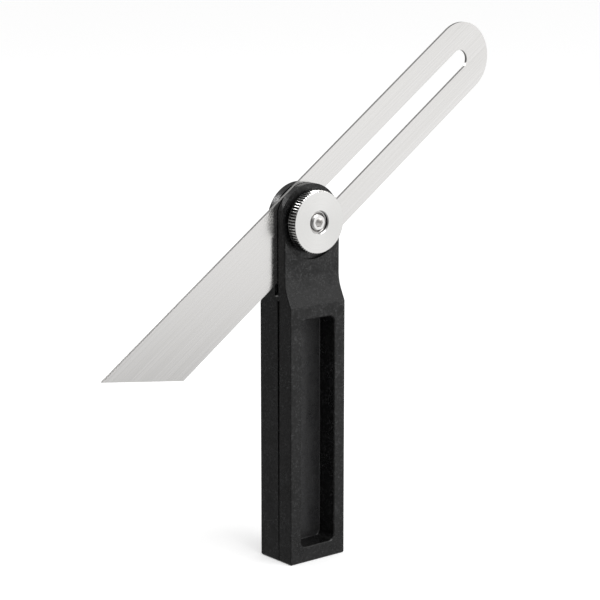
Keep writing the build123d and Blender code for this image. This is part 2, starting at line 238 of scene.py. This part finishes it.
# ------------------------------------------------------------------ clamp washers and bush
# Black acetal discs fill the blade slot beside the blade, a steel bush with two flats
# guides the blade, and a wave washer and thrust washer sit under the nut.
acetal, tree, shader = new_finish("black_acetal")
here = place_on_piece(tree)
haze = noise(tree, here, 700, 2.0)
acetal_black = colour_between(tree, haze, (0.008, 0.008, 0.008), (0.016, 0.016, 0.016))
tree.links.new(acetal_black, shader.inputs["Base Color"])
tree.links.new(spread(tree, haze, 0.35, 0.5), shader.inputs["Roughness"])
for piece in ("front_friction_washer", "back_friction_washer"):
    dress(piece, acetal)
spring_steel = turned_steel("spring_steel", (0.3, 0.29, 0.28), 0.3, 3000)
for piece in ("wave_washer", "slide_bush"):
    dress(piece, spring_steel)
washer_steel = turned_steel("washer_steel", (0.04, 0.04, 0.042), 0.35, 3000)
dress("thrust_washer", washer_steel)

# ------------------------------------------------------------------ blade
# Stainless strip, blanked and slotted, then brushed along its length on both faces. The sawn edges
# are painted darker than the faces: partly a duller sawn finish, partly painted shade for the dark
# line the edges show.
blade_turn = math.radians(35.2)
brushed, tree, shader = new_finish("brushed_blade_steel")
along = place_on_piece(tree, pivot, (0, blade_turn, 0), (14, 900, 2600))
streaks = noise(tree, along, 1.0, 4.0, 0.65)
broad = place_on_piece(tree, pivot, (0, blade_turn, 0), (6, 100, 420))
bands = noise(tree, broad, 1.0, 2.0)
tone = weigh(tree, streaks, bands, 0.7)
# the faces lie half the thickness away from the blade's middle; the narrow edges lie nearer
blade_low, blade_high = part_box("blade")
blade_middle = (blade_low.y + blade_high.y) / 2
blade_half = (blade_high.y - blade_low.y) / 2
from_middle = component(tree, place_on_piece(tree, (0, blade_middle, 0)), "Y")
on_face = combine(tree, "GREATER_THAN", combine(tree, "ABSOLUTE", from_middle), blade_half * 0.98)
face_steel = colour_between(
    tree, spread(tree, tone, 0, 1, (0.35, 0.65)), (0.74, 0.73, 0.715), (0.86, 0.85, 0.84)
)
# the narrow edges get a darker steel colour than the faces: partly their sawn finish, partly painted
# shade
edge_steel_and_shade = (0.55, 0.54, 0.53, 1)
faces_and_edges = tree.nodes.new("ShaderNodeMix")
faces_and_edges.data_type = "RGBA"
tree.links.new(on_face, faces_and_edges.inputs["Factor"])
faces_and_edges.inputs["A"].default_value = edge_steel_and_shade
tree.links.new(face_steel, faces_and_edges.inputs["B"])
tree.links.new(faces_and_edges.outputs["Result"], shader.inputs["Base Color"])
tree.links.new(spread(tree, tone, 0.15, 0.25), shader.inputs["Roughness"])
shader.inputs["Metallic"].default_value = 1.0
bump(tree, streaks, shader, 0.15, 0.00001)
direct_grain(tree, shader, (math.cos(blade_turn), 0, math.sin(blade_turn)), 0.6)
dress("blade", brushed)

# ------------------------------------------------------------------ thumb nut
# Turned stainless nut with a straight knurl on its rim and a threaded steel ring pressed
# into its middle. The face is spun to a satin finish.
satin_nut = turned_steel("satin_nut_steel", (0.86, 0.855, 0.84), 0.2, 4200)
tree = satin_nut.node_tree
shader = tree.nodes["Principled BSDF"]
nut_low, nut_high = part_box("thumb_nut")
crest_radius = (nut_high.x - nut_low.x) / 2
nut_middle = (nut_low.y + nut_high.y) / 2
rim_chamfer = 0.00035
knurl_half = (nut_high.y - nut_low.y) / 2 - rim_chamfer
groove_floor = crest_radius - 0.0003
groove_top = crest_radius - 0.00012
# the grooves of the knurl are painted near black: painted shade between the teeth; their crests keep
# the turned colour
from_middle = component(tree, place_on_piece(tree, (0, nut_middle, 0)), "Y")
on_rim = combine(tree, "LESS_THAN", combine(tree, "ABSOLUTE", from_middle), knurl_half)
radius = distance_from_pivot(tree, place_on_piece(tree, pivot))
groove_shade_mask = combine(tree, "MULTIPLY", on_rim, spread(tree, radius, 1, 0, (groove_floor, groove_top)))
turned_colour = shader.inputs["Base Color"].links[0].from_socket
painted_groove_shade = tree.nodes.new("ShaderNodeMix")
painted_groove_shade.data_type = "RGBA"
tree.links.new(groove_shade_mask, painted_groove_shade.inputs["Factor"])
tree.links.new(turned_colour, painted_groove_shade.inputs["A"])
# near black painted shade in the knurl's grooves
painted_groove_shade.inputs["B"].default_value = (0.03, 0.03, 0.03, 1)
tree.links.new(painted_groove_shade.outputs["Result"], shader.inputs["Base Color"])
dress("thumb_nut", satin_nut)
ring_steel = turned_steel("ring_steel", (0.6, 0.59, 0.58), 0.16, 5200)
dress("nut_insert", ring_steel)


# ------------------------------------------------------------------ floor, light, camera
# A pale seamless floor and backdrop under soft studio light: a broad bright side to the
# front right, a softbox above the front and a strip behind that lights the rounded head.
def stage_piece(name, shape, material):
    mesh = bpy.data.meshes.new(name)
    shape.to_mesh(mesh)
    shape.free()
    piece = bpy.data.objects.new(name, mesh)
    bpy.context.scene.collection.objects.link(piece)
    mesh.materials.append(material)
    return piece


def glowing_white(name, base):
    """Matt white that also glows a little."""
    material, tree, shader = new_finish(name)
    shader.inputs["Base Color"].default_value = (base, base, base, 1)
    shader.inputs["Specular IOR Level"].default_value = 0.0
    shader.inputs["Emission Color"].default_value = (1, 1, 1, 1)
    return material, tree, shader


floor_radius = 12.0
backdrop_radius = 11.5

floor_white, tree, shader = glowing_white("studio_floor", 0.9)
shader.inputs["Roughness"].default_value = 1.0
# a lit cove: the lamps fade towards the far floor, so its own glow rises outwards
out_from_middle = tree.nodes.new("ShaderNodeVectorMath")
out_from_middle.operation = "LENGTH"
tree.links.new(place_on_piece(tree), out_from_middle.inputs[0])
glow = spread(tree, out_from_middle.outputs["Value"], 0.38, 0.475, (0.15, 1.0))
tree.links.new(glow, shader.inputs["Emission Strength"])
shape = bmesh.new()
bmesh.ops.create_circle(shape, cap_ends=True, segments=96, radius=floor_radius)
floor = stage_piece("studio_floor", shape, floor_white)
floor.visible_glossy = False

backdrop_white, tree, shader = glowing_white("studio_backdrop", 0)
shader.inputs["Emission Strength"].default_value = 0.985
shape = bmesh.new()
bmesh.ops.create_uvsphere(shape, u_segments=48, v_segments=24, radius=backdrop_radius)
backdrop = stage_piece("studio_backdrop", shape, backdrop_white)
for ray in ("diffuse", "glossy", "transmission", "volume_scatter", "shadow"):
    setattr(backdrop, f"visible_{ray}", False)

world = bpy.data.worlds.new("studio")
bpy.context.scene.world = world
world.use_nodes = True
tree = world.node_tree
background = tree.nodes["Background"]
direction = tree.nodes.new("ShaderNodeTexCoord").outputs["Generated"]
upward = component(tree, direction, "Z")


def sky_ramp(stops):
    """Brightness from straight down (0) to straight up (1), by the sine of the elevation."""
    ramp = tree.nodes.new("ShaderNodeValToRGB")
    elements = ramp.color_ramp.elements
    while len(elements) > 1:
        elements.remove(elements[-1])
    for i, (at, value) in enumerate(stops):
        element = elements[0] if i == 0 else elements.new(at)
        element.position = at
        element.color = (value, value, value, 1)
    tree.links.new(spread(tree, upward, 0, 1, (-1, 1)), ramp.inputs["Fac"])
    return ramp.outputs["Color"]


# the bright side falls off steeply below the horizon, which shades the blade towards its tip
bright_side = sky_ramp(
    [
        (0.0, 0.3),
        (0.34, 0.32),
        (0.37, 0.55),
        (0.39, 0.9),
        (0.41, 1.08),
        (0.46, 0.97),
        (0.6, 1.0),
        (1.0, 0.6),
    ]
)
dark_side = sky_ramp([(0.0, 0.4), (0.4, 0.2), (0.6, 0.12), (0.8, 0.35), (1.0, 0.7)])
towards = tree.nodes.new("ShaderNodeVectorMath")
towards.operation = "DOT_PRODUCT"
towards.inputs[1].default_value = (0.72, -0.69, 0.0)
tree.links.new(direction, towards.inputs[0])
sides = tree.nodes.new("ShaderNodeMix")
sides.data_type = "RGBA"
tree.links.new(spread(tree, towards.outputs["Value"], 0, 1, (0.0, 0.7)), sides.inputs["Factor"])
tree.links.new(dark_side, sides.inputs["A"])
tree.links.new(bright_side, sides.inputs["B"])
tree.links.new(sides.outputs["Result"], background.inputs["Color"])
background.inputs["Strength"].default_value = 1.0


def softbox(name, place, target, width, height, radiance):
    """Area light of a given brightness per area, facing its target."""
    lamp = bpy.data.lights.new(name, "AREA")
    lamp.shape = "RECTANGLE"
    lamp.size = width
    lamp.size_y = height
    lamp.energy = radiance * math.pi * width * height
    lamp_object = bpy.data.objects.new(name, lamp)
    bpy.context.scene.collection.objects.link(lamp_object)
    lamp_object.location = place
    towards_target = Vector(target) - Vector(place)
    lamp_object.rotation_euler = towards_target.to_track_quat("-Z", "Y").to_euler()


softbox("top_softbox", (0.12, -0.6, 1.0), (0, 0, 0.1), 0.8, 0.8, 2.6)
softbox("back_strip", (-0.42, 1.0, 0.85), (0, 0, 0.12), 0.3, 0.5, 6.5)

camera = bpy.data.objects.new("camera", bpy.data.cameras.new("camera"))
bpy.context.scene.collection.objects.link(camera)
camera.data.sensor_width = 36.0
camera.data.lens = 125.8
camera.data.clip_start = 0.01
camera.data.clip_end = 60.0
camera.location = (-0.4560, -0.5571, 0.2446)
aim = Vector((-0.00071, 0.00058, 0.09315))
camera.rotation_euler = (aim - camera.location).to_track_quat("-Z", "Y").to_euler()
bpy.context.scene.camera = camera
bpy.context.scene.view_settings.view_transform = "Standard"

_Problem statement:_ Show every line of the listing in which the string "scene" can be found.

_Output for this exercise:_
Keep writing the build123d and Blender code for this image. This is part 2, starting at line 238 of scene.py. This part finishes it.
    bpy.context.scene.collection.objects.link(piece)
bpy.context.scene.world = world
    bpy.context.scene.collection.objects.link(lamp_object)
bpy.context.scene.collection.objects.link(camera)
bpy.context.scene.camera = camera
bpy.context.scene.view_settings.view_transform = "Standard"